» **Problem**:
Look below. Copy each line that has "code" in it.

» **Task material**:
☆ ☆ ☆ ☆
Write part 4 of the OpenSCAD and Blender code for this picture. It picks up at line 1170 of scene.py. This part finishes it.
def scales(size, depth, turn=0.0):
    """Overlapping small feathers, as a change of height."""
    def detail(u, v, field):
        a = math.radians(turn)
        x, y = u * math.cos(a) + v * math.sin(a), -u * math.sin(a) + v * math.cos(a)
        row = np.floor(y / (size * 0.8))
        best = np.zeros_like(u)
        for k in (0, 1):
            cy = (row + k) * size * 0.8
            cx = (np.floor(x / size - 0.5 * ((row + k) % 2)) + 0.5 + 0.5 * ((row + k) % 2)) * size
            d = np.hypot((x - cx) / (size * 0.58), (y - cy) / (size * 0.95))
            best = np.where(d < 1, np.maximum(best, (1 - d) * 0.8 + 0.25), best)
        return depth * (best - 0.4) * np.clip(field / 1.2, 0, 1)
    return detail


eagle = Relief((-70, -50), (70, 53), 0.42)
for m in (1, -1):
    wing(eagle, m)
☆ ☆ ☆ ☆
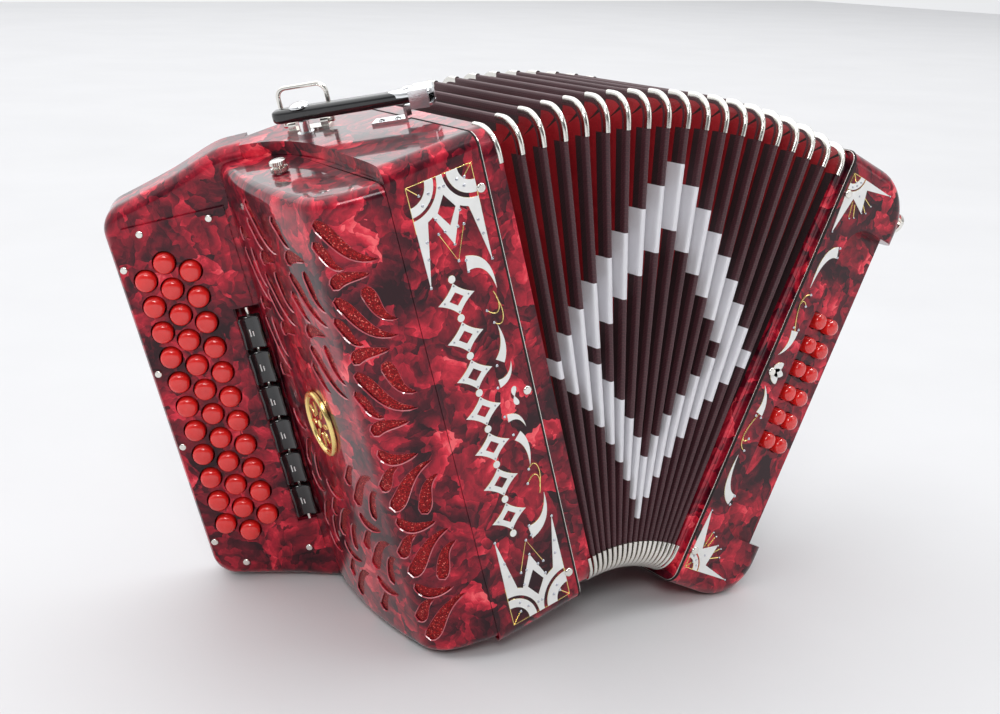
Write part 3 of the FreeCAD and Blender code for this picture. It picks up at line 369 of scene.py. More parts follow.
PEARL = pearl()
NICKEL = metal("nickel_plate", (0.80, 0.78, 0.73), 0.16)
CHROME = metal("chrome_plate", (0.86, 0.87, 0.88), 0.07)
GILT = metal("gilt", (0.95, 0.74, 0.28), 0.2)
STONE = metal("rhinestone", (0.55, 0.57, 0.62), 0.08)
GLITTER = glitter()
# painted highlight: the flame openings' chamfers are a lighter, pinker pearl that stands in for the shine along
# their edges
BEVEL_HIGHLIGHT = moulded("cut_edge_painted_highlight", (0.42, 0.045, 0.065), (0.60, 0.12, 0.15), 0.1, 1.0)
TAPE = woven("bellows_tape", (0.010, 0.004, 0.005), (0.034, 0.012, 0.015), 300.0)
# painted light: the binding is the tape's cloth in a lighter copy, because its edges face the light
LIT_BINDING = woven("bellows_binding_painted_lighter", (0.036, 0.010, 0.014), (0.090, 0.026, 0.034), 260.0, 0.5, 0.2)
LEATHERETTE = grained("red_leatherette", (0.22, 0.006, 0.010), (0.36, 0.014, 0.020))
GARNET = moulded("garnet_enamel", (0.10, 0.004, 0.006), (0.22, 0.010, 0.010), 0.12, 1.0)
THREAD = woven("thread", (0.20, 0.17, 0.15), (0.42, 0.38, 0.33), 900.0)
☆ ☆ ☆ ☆
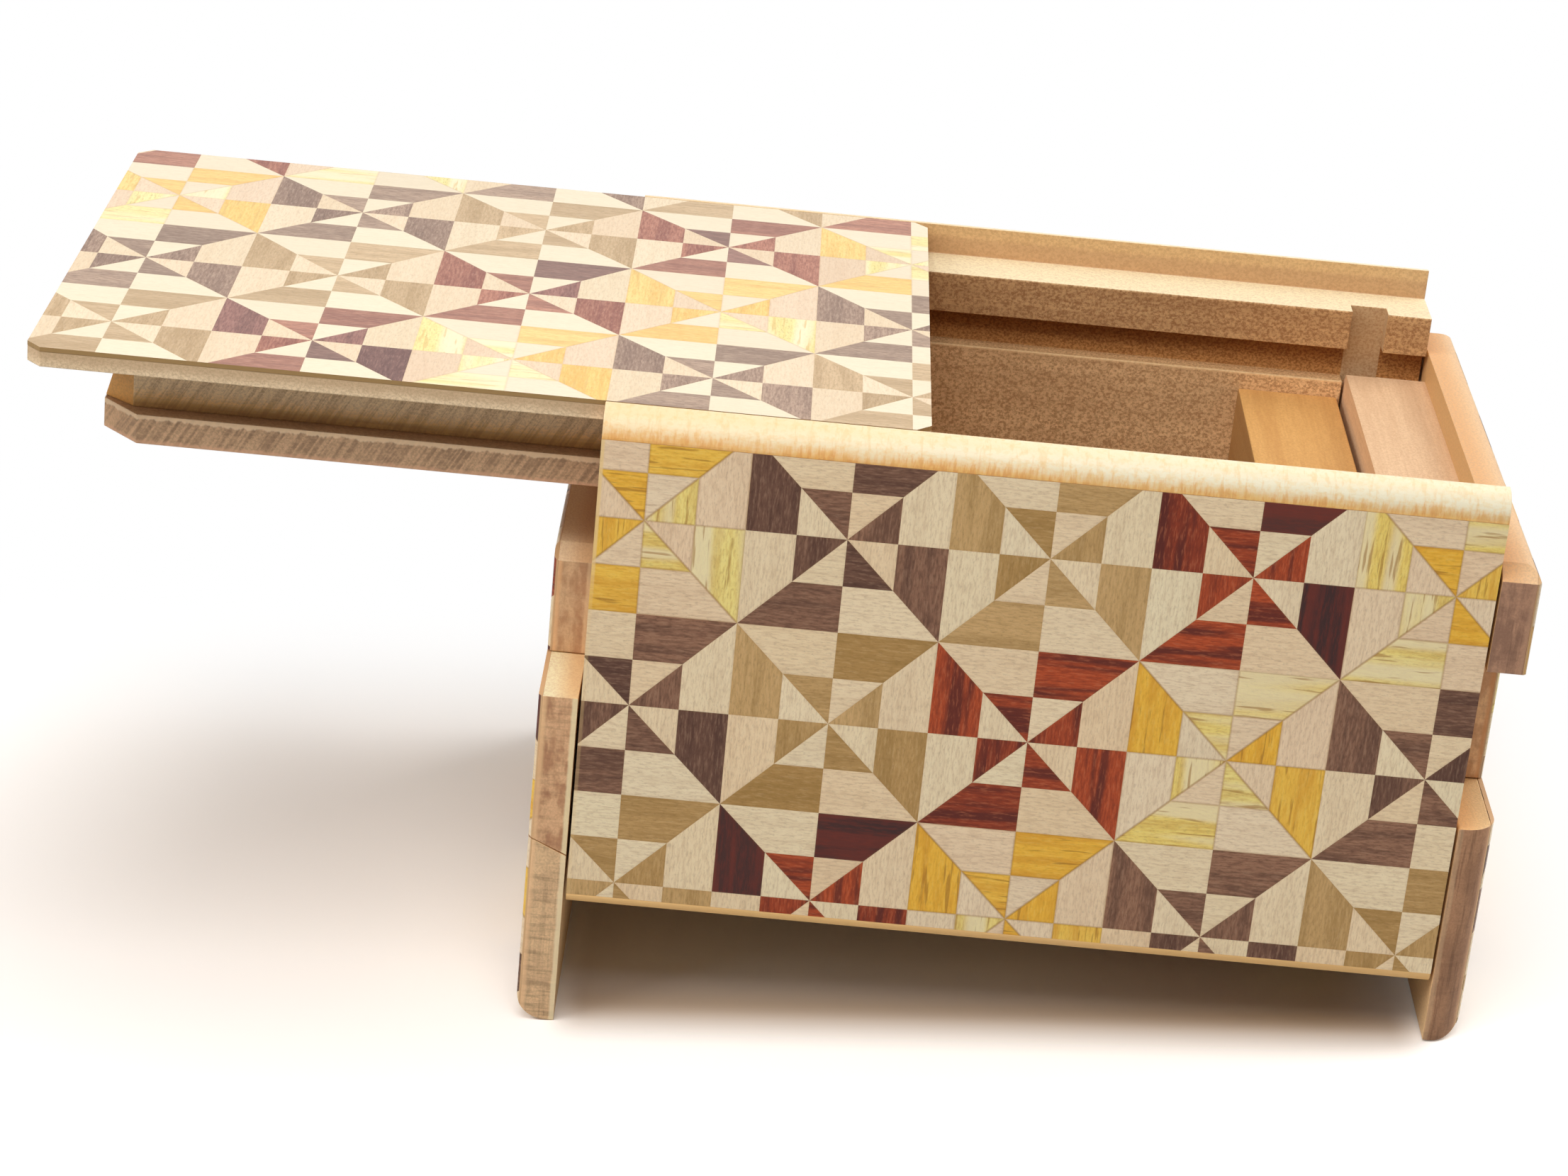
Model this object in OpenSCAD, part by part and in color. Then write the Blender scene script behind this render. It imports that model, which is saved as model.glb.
☆ ☆ ☆ ☆
» **The response**:
Write part 4 of the OpenSCAD and Blender code for this picture. It picks up at line 1170 of scene.py. This part finishes it.
Write part 3 of the FreeCAD and Blender code for this picture. It picks up at line 369 of scene.py. More parts follow.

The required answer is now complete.